日本と欧米の寄付意識の違いを文化面と歴史面から考察する

 欧米では寄付文化が根ざしていると言われている。我が国では欧米と比べ、寄付総額も寄付者率も低い。この違いは、欧米では寄付は社会への感謝や貢献として捉えられ、寄付者やNPO等の法人は税制優遇があることに起因するものだ。ただ、それらだけではなく、日本と欧米では寄付意識、福祉への考え方が文化的、歴史的な相違面があるのではないだろうか。

 日本の文化的、歴史的な特徴としては、以下のようなものが挙げられる。

 集団主義的な社会で、自分の利益よりも他人や社会の利益を優先し、和を尊び、争いを避ける傾向がある。
 自分の欲望や感情を抑制し、節度や謙虚さを重んじることが美徳とされる。所謂「滅私奉公」である。
 江戸時代に鎖国政策をとって海外との交流を制限し、農業を基盤とする封建社会が確立された。この時期に、士農工商といった身分制度を敷き、銭や物資の取引に従事することが卑しいと見なされた。
 明治維新以降の近代国家への道のりは政府や財閥が主導で行われたが、財閥等の利益追求に対する否定的な価値観は滅私奉公の精神の前に薄れた。しかし、同時に、この精神は、我々日本人のナショナリズム排他主義を助長する側面もあった。
 これらの文化的、歴史的な特徴は、我が国における寄付文化や福祉に対する考え方に影響を与えたと考えられる。例えば、以下のような影響があると言えるだろう。

・寄付は自分の利益や欲望の表れとして否定的に見られることがある。また、寄付は政府や行政の責任と考えて、自分たちが積極的に関与する必要がない、他人事と思うことがある。
・福祉に尽力する人は、高い倫理観や道徳観を持ち、自己犠牲や奉仕の精神で活動する人として、尊敬や賞賛を受けることがある。しかし、同時に、福祉に尽力する人は、経済的な利益や報酬を求めることは不適切であるという圧力も受けることがある。このように、我が国では、福祉に尽力する人と利益追求は相容れないものとして、対立や矛盾を抱えることになる。
・戦後、欧米のモデルを参考にして作られた福祉政策は、我が国の社会や文化と必ずしも合致しておらず、外部から押し付けられたもののようになった。そのため、国民は福祉政策に対して、無関心や不信感があった。

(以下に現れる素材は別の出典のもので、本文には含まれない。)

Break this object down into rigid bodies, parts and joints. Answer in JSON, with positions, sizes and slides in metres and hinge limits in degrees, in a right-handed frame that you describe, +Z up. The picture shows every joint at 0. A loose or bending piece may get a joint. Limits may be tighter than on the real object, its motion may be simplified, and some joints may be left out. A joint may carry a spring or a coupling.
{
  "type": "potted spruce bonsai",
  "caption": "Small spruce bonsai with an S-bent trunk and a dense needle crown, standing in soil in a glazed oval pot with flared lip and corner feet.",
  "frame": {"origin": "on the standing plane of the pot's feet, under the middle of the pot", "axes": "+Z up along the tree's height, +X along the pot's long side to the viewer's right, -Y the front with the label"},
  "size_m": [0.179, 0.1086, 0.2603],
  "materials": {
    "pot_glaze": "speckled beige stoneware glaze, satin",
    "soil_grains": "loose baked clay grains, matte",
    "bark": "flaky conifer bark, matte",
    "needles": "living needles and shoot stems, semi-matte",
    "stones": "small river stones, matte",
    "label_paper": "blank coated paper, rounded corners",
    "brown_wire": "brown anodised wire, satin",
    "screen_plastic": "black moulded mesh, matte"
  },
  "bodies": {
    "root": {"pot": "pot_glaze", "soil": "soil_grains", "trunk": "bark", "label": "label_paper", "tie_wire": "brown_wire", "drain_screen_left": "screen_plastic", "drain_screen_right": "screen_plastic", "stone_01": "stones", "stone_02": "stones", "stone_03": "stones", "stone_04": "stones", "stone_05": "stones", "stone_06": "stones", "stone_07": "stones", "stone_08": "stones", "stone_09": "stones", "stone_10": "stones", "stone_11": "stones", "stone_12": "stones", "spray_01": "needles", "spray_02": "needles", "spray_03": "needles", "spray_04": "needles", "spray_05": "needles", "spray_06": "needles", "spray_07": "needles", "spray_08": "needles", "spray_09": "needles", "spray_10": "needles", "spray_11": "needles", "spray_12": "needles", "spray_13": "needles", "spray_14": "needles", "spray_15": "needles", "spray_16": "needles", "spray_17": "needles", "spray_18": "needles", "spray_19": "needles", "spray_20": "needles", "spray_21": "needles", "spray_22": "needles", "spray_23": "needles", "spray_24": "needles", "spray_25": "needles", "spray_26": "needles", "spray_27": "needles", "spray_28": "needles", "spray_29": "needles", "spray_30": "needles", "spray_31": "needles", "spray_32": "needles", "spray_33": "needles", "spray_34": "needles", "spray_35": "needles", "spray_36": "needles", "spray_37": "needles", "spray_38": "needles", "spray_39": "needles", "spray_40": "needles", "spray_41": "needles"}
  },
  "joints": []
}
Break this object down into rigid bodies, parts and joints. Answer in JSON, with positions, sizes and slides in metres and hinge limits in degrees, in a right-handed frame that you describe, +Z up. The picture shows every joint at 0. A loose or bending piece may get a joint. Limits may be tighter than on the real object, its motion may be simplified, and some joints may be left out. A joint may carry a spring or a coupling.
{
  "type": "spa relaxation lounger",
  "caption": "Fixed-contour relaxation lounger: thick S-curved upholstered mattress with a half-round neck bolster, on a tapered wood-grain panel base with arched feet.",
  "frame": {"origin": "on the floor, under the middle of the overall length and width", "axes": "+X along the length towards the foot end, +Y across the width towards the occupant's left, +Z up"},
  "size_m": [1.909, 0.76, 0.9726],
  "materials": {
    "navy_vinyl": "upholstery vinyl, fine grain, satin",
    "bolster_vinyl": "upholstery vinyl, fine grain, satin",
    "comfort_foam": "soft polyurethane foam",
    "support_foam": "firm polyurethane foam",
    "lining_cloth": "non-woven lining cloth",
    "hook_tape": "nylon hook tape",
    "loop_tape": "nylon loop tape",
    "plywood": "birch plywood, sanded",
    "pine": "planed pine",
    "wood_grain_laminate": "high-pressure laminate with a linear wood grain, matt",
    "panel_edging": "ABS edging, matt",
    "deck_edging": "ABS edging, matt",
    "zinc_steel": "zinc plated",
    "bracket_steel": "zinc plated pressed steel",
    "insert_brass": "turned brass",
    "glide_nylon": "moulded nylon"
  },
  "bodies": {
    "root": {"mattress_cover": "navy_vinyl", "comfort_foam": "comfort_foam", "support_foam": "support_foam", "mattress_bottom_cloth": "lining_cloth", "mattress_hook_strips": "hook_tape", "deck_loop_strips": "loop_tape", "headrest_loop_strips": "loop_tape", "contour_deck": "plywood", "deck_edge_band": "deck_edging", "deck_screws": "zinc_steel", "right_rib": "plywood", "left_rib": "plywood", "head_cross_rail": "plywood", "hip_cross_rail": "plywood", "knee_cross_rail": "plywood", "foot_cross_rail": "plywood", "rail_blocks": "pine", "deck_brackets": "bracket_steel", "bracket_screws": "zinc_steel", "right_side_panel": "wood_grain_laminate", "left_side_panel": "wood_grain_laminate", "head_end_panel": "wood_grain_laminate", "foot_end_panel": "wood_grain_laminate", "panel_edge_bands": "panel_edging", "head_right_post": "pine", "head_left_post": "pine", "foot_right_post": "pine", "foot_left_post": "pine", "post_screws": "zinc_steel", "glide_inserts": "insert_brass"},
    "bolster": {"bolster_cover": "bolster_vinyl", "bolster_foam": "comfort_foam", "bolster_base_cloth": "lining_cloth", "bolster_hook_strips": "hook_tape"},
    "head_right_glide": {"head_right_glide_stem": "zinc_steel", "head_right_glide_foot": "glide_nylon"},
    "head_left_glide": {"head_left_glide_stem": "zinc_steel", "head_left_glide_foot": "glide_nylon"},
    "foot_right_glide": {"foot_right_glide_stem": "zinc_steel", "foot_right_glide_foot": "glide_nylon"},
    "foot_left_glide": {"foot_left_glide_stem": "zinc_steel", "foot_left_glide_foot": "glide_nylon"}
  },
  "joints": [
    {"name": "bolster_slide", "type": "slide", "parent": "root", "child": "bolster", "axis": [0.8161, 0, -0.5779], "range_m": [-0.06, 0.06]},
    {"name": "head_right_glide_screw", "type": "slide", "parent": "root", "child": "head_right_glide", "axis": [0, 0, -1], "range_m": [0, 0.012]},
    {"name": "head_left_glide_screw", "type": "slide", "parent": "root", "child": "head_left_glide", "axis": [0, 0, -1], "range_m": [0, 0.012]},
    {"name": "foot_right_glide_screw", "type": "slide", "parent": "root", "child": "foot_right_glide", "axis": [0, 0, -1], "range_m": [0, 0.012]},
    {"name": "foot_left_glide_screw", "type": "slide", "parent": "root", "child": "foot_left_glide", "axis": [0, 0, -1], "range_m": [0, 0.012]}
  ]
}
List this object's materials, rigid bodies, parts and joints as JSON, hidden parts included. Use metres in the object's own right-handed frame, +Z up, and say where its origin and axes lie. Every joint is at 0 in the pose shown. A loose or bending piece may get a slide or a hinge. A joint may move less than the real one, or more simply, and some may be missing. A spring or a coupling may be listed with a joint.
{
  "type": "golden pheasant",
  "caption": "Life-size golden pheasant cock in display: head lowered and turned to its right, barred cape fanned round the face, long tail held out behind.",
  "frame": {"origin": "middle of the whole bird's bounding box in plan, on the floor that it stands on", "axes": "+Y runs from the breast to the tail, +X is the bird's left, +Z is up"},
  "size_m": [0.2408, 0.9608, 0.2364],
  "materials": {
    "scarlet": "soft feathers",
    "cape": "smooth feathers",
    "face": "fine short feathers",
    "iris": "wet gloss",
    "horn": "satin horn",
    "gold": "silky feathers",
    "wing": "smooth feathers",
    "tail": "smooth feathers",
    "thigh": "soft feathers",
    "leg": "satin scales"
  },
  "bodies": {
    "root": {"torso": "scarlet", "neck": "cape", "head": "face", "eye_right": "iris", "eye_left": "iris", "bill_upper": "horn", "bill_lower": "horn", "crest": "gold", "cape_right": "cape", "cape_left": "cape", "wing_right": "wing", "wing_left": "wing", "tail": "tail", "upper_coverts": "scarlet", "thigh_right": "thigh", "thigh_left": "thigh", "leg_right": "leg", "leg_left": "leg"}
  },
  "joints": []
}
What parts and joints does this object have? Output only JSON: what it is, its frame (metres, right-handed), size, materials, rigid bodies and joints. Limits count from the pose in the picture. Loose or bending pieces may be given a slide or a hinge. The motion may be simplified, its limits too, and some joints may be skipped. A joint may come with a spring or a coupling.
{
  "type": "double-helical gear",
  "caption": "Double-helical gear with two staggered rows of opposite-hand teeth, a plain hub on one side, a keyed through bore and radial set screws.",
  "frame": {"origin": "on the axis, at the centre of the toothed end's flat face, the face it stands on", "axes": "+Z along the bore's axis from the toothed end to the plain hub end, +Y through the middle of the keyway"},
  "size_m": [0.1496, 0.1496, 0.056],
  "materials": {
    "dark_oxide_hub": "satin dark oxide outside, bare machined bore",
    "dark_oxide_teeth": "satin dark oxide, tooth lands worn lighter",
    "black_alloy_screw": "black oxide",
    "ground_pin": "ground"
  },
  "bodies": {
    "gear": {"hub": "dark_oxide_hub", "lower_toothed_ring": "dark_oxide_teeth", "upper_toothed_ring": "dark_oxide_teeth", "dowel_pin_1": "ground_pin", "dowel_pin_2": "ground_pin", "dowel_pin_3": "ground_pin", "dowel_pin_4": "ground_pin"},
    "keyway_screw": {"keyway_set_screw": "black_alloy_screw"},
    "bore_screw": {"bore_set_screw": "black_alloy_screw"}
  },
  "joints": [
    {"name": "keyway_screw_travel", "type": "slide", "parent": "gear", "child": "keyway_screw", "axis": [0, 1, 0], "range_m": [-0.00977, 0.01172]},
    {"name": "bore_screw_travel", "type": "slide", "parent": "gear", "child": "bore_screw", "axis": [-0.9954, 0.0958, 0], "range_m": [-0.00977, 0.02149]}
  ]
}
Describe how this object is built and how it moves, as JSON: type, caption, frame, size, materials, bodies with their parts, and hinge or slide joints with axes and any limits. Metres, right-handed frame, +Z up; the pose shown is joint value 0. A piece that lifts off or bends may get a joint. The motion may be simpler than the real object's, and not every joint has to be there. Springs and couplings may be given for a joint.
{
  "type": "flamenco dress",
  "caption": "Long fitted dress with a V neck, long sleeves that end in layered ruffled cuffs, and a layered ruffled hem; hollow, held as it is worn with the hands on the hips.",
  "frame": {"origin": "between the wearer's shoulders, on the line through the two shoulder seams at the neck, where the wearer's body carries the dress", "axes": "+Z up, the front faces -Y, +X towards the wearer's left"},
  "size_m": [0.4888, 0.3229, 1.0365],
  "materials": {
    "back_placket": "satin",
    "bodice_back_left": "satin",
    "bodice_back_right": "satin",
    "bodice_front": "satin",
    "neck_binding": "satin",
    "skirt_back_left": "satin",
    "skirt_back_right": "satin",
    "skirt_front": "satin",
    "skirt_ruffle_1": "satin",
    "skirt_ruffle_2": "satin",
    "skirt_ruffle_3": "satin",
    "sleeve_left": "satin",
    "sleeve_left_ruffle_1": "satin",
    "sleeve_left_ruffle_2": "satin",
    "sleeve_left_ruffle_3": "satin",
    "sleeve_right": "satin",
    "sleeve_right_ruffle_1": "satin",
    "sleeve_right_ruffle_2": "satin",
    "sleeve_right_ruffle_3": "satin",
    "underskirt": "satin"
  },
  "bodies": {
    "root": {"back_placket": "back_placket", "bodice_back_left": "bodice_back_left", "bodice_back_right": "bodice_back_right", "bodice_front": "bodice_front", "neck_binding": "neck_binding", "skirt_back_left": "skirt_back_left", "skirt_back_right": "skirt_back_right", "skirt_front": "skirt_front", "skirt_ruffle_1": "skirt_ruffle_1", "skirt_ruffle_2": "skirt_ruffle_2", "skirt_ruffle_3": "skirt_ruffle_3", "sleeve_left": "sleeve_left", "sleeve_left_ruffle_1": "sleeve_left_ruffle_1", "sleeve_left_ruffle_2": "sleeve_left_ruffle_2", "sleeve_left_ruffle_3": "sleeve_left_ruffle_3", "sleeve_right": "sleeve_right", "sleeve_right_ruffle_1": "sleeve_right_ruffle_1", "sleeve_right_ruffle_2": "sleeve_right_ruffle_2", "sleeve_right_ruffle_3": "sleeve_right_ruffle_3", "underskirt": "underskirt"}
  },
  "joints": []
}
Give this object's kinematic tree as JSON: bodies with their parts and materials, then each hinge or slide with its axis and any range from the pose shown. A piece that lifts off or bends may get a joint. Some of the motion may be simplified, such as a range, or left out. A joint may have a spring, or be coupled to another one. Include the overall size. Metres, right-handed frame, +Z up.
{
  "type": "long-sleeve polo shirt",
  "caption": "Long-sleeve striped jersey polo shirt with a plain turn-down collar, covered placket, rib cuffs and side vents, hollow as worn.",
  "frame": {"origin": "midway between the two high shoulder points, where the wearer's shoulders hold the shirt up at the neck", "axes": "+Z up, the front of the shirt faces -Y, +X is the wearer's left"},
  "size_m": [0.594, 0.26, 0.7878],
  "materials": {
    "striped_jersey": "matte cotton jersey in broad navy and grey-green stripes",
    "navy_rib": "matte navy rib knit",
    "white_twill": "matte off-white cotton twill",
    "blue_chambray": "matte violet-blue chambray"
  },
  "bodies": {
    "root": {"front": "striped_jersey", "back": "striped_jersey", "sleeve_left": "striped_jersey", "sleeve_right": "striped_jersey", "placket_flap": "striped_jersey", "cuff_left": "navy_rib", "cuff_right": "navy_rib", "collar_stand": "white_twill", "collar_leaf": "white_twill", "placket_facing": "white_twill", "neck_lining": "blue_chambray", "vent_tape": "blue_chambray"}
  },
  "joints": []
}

 一方、欧米(プロテスタント圏)の文化的、歴史的な特徴としては、以下のようなものが挙げられる。

個人主義的な社会で、自分の利益や欲望を追求し、自己実現や自由を重視する傾向がある。
プロテスタンティズムの倫理によって、利益追求の正当性を与えられ、資本主義の精神と一致するものだった。しかし、利益は自分の享楽のために使うのではなく、再投資や寄付などに使うことで、禁欲的な生活を送った。このように、利益を追求し再投資や寄付をすることが禁欲となるのが対照的だ。
産業革命以降に資本主義が発展したが、労働者階級の悲惨な状況や社会主義の台頭に対応して、社会保障制度を導入した。欧米の社会保障は、さまざまなモデルがあるが、共通して国家の役割が大きく、福祉の平等化や参加支援を重視した。

 これらの文化的、歴史的な特徴は、欧米における寄付文化や福祉に対する考え方に影響を与えたと考えられる。例えば、以下のような影響があると言えるだろう。

・寄付は自分に富を与えてくれた社会への感謝の気持ちや、社会課題の解決に貢献する行為として捉えられることがある。また、寄付者は所得控除での優遇もあり、NPO等の法人も税制優遇があることで、寄付をするインセンティブが高まることがある。
・福祉に尽力する人は、自分の活動の価値や意義を十分に認められることや、自分の活動の質や効果を高めるための資金や人材を確保できることがある。このように、欧米では、福祉に尽力する人と利益追求は相補的なものとして、協力や支援を得ることができる。
 欧米の福祉政策は、国民の生活水準や社会的権利の向上に貢献した。しかし、同時に、福祉政策は、財政的な負担や社会的な分断をもたらす要因となることもあった。

 以上のように、日本と欧米では寄付意識や福祉への考え方が文化的、歴史的な相違面があることが分かった。しかし、これは一概に優劣をつけることはできないだろう。時代や環境に応じて、価値観は変化するものだ。我が国もグローバル化の流れの中で多様な価値観に触れる機会が増えている。利益追求を否定的に見る価値観は、我が国の強みである協調性や忍耐力を生み出す一方で、イノベーションや競争力を阻害する要因となる。近年、寄付金総額は上昇傾向であると言う。2020年の調査では寄付金総額が前回(2016年)より1.5倍の1.2兆円となったいう。このような事例からも、我々日本人は自分の価値観を見直し、柔軟に対応できるものと考える。